JSON records of objects
%%
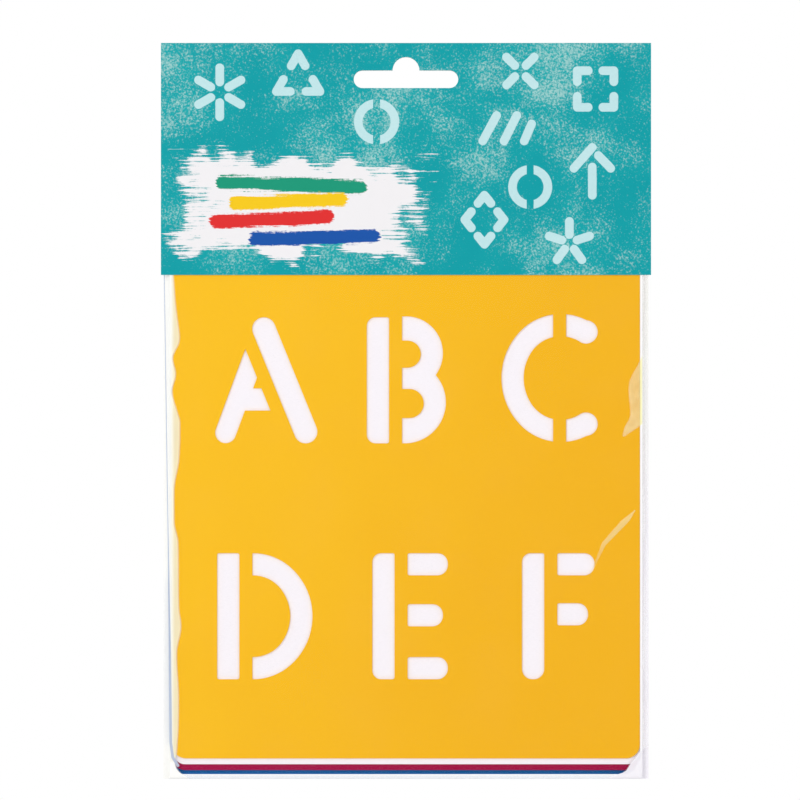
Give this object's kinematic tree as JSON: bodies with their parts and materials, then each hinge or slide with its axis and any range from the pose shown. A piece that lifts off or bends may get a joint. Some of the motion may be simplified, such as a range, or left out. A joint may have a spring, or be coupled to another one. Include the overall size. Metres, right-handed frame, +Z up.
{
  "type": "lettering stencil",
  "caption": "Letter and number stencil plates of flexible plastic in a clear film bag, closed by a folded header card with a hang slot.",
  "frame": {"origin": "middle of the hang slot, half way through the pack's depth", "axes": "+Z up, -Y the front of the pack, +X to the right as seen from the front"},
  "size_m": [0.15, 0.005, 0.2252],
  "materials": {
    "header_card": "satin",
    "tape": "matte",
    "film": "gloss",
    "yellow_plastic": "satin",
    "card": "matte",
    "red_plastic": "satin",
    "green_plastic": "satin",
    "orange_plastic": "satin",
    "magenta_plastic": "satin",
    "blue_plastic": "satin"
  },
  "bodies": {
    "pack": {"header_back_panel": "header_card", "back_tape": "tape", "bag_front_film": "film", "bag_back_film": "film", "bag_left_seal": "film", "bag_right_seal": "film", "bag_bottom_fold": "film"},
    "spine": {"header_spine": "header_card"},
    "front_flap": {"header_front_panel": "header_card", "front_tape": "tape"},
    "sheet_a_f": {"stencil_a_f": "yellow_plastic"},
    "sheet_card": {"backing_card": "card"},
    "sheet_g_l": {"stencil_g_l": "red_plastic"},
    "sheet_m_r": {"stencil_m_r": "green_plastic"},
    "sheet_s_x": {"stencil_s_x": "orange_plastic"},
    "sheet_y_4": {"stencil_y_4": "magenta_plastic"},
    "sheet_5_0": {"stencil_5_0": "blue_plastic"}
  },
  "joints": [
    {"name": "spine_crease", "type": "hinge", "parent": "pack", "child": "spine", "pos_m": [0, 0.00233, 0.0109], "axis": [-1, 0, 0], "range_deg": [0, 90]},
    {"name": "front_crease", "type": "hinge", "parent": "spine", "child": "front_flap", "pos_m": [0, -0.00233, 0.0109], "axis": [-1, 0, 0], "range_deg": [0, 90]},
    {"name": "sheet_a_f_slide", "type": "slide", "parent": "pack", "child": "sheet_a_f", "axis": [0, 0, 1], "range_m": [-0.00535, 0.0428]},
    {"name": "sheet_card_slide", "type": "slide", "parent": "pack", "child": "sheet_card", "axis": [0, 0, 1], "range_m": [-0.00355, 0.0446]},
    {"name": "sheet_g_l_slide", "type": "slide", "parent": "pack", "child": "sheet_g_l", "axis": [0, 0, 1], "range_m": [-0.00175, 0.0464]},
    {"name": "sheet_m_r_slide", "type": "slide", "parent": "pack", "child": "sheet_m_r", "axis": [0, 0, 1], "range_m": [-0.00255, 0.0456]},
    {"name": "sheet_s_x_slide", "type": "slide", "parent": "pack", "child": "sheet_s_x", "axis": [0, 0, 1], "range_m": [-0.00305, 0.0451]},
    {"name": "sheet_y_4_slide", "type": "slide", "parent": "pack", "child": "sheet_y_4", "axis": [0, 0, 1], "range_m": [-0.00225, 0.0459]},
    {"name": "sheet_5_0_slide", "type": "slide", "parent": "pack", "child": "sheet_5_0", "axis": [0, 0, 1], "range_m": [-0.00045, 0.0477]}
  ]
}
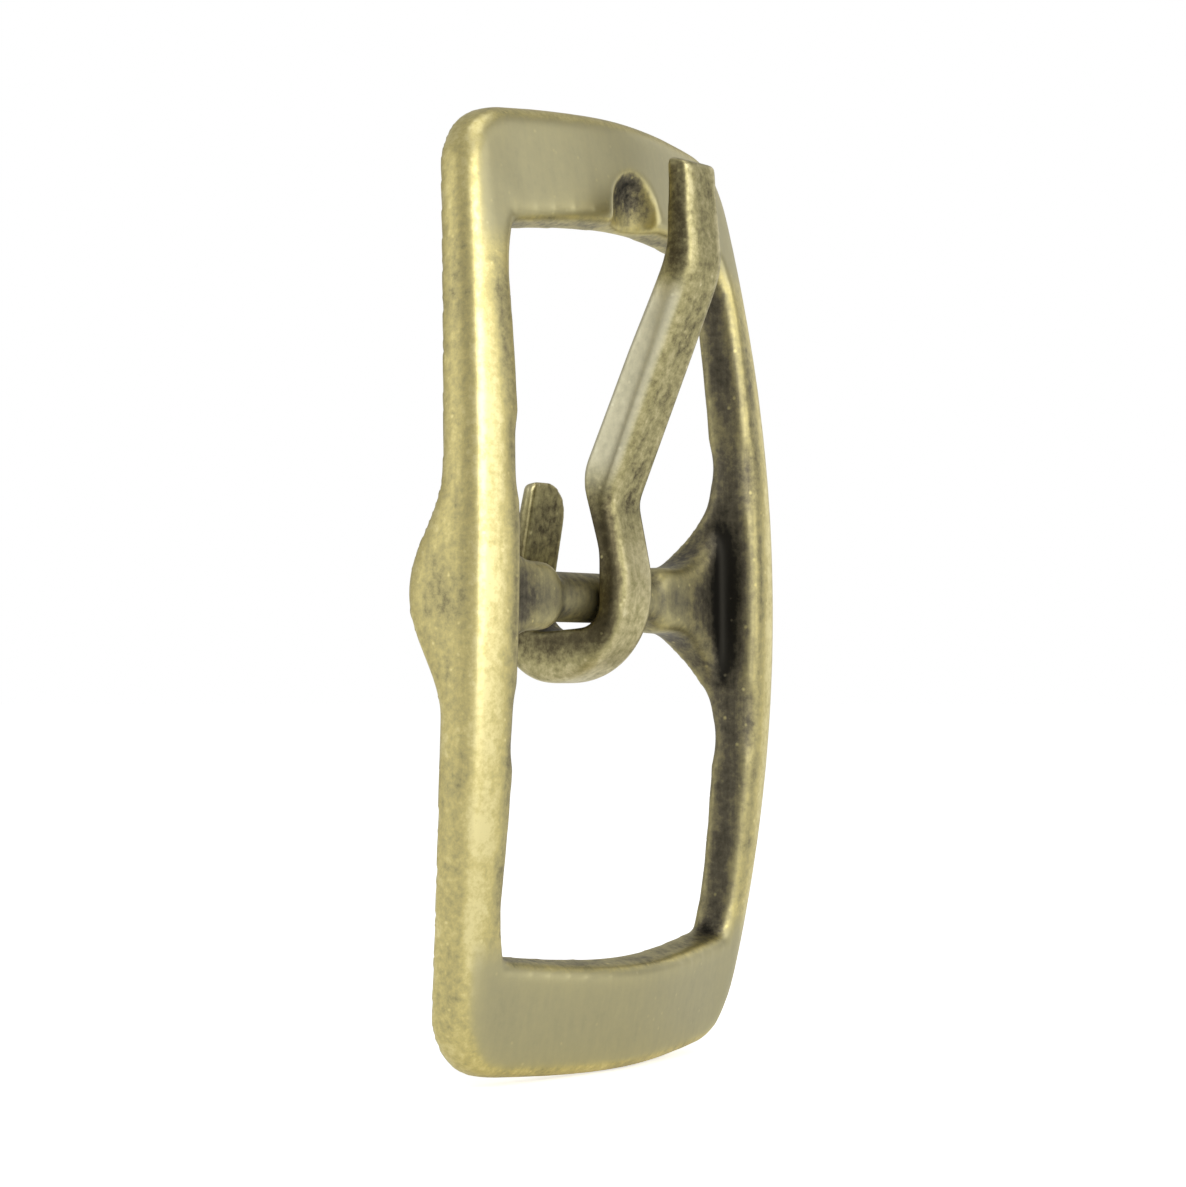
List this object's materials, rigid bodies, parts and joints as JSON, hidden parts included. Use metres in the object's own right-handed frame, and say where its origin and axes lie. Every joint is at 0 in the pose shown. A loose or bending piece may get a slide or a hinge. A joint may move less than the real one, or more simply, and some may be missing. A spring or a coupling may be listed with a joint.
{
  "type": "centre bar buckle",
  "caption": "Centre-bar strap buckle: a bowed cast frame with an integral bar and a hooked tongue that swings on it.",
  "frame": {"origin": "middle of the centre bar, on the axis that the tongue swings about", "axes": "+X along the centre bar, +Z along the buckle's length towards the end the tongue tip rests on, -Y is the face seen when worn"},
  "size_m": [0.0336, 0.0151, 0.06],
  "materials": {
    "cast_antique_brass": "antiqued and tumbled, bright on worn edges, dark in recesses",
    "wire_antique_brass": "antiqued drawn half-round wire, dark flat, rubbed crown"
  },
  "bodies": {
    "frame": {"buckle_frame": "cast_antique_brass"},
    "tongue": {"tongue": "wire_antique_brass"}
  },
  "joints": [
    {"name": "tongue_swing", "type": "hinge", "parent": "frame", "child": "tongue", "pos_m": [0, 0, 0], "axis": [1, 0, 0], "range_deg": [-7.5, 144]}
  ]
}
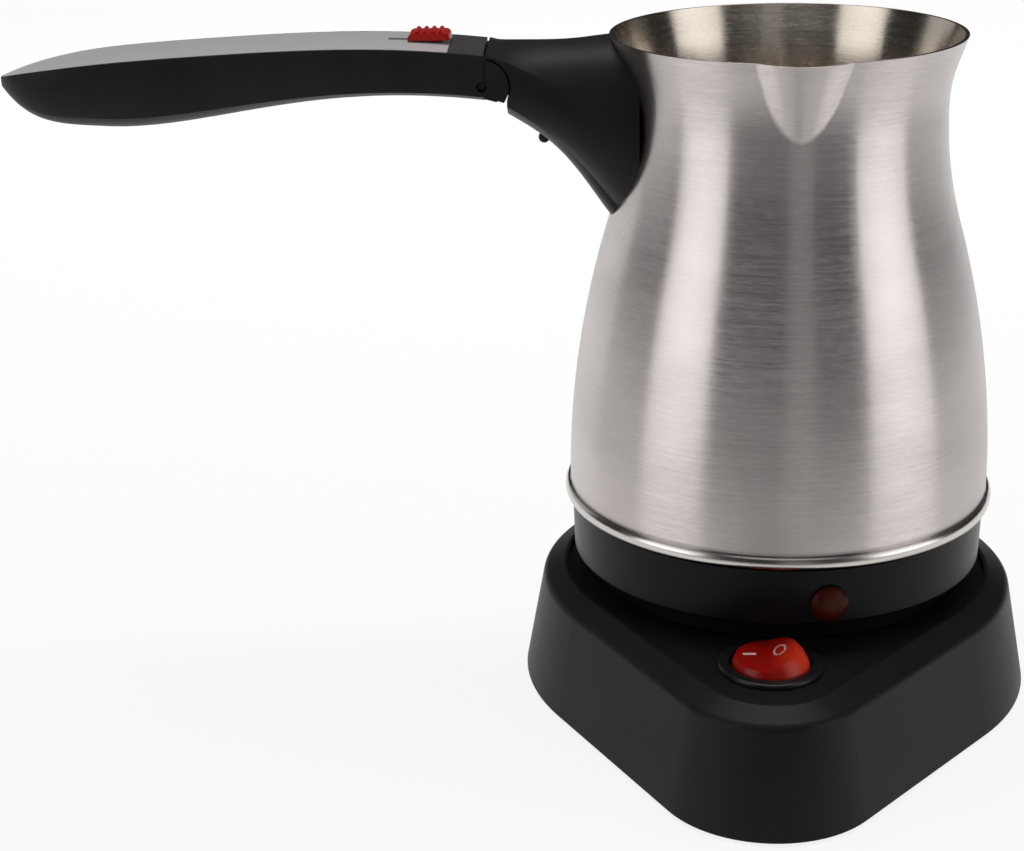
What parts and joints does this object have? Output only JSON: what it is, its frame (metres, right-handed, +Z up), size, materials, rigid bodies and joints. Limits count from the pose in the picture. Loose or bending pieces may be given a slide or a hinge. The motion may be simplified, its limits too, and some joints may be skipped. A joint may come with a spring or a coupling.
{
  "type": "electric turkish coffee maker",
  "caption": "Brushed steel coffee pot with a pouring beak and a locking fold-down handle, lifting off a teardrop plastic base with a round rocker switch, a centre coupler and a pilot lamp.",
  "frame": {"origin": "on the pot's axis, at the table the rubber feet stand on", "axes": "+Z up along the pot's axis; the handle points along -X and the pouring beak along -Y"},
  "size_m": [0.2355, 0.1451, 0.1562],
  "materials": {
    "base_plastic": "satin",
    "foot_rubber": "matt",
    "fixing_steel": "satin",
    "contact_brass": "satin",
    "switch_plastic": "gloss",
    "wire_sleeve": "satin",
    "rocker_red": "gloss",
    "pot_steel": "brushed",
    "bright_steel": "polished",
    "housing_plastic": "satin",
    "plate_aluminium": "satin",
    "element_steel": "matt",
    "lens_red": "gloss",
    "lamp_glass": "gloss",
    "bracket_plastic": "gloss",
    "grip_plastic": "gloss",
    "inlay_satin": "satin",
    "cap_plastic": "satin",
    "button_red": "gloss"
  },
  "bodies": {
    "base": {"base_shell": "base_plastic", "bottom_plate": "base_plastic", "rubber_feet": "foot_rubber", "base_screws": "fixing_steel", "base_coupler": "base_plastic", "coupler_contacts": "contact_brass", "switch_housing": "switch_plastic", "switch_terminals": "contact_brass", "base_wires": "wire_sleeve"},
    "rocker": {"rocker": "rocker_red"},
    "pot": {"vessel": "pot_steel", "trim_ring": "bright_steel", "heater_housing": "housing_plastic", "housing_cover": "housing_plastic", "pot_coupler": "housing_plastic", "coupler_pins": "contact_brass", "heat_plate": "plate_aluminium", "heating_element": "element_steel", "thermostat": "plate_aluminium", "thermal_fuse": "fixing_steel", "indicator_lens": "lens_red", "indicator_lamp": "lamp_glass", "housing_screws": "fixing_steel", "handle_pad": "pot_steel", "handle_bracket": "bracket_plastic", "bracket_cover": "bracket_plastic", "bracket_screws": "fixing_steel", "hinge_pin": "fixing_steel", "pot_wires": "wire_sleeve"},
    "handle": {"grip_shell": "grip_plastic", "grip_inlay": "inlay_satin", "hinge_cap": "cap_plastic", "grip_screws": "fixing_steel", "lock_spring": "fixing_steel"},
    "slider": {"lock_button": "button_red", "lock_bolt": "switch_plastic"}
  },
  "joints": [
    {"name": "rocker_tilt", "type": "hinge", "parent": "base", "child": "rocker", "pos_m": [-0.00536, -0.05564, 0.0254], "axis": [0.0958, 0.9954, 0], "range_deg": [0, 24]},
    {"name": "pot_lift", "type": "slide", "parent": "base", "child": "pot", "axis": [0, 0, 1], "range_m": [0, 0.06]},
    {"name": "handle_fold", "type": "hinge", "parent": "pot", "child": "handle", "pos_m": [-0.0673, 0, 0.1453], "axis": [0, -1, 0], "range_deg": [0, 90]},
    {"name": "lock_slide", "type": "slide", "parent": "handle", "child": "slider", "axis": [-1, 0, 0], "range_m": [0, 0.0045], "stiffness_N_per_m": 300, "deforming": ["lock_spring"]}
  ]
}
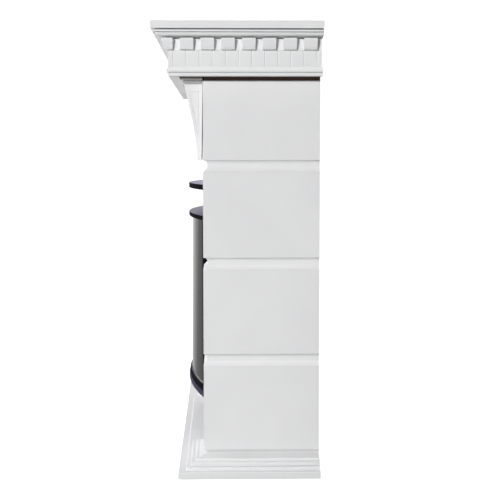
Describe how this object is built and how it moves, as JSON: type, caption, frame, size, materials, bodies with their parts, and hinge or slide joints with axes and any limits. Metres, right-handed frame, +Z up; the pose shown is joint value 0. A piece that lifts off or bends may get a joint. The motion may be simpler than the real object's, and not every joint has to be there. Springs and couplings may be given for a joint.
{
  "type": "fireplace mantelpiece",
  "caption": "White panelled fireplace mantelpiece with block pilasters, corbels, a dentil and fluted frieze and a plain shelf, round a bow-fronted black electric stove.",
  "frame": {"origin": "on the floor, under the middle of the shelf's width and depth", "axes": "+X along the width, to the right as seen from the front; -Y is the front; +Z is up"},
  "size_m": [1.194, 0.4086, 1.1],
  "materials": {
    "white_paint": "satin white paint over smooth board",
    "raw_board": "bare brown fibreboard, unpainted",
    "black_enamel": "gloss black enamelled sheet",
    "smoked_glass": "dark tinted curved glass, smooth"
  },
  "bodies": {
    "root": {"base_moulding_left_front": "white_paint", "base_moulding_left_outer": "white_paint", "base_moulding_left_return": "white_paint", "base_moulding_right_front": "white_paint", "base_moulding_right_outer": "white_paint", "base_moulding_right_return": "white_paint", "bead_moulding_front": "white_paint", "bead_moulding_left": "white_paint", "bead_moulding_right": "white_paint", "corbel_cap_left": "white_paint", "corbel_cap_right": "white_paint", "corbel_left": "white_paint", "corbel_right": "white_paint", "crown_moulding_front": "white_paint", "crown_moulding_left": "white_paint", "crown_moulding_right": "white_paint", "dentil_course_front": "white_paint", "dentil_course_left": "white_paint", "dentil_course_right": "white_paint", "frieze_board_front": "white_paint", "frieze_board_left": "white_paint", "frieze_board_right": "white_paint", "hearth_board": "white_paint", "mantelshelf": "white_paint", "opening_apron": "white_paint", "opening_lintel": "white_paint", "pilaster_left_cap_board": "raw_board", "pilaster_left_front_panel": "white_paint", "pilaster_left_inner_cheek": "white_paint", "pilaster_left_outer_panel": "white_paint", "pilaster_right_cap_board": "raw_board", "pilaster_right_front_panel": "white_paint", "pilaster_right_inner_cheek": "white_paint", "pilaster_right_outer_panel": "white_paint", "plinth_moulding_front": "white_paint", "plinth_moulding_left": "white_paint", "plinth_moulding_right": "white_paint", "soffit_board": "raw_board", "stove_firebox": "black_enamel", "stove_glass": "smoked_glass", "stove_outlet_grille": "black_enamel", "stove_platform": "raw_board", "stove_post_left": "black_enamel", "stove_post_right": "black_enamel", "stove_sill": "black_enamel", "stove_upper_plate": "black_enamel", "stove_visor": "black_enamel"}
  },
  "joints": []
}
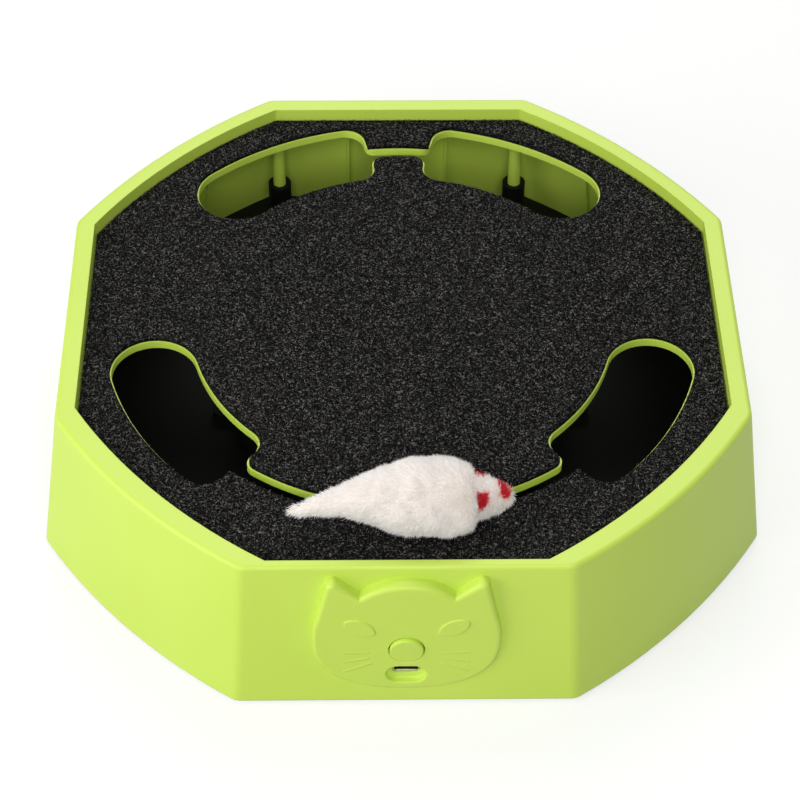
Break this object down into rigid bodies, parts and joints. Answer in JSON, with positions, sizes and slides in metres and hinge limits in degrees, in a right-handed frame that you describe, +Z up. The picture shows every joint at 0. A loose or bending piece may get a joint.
%%
### Brief
Look through the data and gather every line with the string "bends" in it.

### Solution to this exercise
Give this object's kinematic tree as JSON: bodies with their parts and materials, then each hinge or slide with its axis and any range from the pose shown. A piece that lifts off or bends may get a joint. Some of the motion may be simplified, such as a range, or left out. A joint may have a spring, or be coupled to another one. Include the overall size. Metres, right-handed frame, +Z up.
Describe how this object is built and how it moves, as JSON: type, caption, frame, size, materials, bodies with their parts, and hinge or slide joints with axes and any limits. Metres, right-handed frame, +Z up; the pose shown is joint value 0. A piece that lifts off or bends may get a joint. The motion may be simpler than the real object's, and not every joint has to be there. Springs and couplings may be given for a joint.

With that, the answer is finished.